Are we the world’s biggest cheerleaders?
In many ways it is shameful that our ‘real’ league starts this weekend. Around Nigeria today, from illiterate bus drivers and conductors to Harvard-trained captains of industry, we will all lose ourselves in the English Premier League. Consequently, rather than money coming into our league from overseas, we will start paying our TV subscriptions, buying visas and tickets to travel to England, spending heavily on club merchandise and generally further pounding our stricken economy to grow the British economy.
What is it about us that makes us put other people’s businesses ahead of our own? Even if we are not happy with the quality of the NPFL, why are we not jointly holding the people responsible for running the game to task? One thing is certain the mentality behind not having a thriving sports industry is a microcosm of the Nigerian problem.
Just as the Nigerian sponsors opt to throw their money behind the ‘popular’ EPL, Nigerian footballers, administrators and other sportsmen also opt to buy foreign goods because they are better quality. Even the industrialist calling for local support is on Facebook or Twitter howling about how he is a Chelsea or Manchester United die-hard fan. Recently I asked a tennis player who was complaining about a lack of support from Nigerians what his favourite football club was and he quickly said Arsenal. He simply did not get the irony. So exactly where does this foolishness end?

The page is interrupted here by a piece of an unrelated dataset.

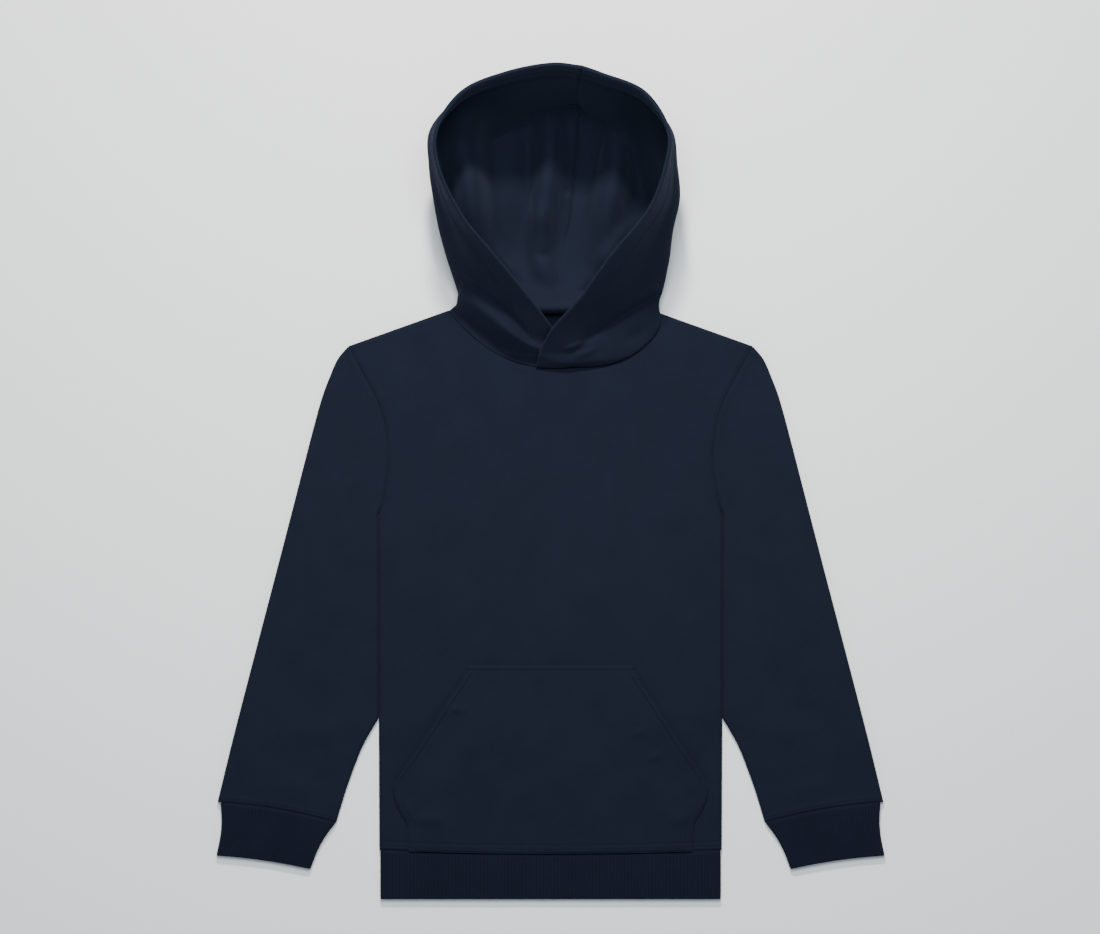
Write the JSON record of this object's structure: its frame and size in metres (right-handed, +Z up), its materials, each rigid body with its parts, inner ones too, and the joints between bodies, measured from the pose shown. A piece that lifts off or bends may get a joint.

We are not the only ones in the world who know what ‘good quality’ is. As I have said many times here, the Scots do not have a single world-class player in their league, yet the Scottish Premier League, not the EPL, is front and center for them. Let’s not kid ourselves, what is missing is not the quality of our league, but the absence of a shared sense of purpose and the failure to understand that we are an ecosystem that is only as strong as its weakest link. The Nigerian economy is in recession, everyone is preaching diversification, and looking to government, yet the very people who should be our leading lights are the ones who will be leading the chorus of support for the Arsenals, the Manchester Uniteds and Chelseas from this weekend. That, my friends, is our tragedy.
Right now we hardly notice the consequences. Today, for instance, the English national team is more popular among Nigerians under 30 years than the Super Eagles, and these are the people we hope will someday burn with national pride and lead Nigeria out of the doldrums. There was a time our forebears sold our future to slave masters because of the simple pleasures they derived from gifts of mirrors and tobacco, today we appear to be not too far off, trading the future of our children for the simple pleasures from a sport.